The time of first contact comes. The minutes pass. The Russian crew circulate among the dozen or so passengers on the bridge. They are an unsmiling lot, at least with us.
The time of greatest annularity approaches. Suddenly I decide I don’t want to be here inside, but out under the clouds, just to be where the eclipse is happening, although we cannot see it. I step out on to the deck.
Immediately I see. I see that dreadful light. All color has drained away and it is as if a bowl of gray glass has been placed over us and the sea and the little boat. The sea and all the world is shrouded in flat steel gray. I see the forms of waves but there is no light at their crests. I see John’s face but it is grey. I strain to see clearly through the grey, and I cannot.
I rush back into the bridge, and try to tell people, Come out! Come out! It’s doing it! The light is all strange! A few people follow me. I try to show them what there is to see. One couple stare around themselves and then back at me in puzzlement. Others look in vain at where the sun is hidden, but since they do not see the disk, they are mystified at what I am saying. Only one man, a young fellow, follows me around to the side opposite the sun’s location, looks around the horizon, and the water, and the ship’s deck, and my face, and says yes, yes, he sees.
Moments later, the light returns. The waves gleam at their tips, and John’s face is rosy once more.
Inside, we meet one of the passengers, a strange large man who seems to have a good imagination but is fearful of things. Did he see? I asked. Well, not really. I try to describe the horrible light. Oh, he says. I looked out and I thought it was raining. Yes! Yes! I tell him. That’s it! So I saw it, I was in it! he says excitedly, and I’m happy for him.
We have hot cocoa with rum, and a couple of cookies, peel off our clothes, and go back to bed. I am content. I saw.
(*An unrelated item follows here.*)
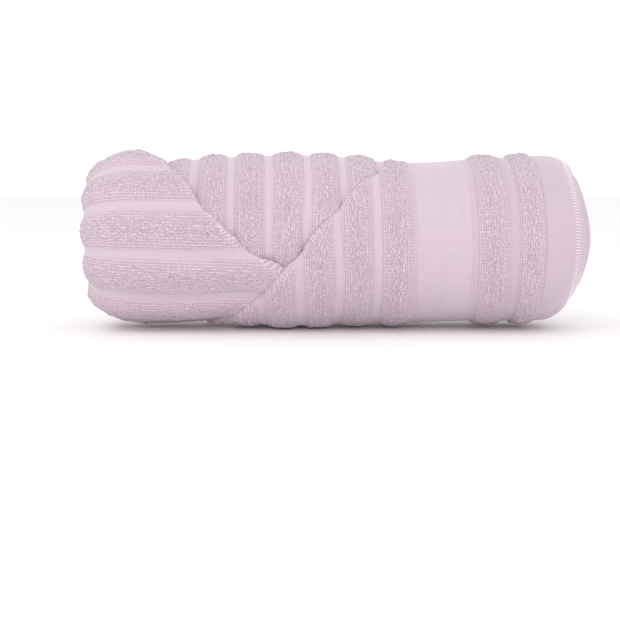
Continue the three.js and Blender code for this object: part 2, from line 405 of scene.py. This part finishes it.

When we wake up again, there is a continent of pack ice just off the side of the ship. It has been decided that we will load into the zodiacs and cruise along it for a bit, looking for seals and just looking. It is extremely cold. There is a heavy swell. We and the icy bits and the baby bergs and the pack ice heave and drop, heave and drop. There are no seals to be seen, but the ice is awesome and implacable in its extent. There are piles and crags of it, some that electric blue, some gray, some white, some transparent.
Our Russian zodiac driver is cautious and picks his way slowly among the bergy bits. We slide by some crusty ones and they shushh against the rubber sides of the zodiac. There is talk of seals, and polars that would come for them, but there are none. Only our four dark craft and the ungainly white ship trolling slowly alongside us at a distance, ready to take us on board once more.
Now we are headed even further north, to a Norwegian island called Jan Mayen. It is 5 degrees above the Arctic Circle. We will not be there for another day. It is a long way from any where else. A place far distant on any map.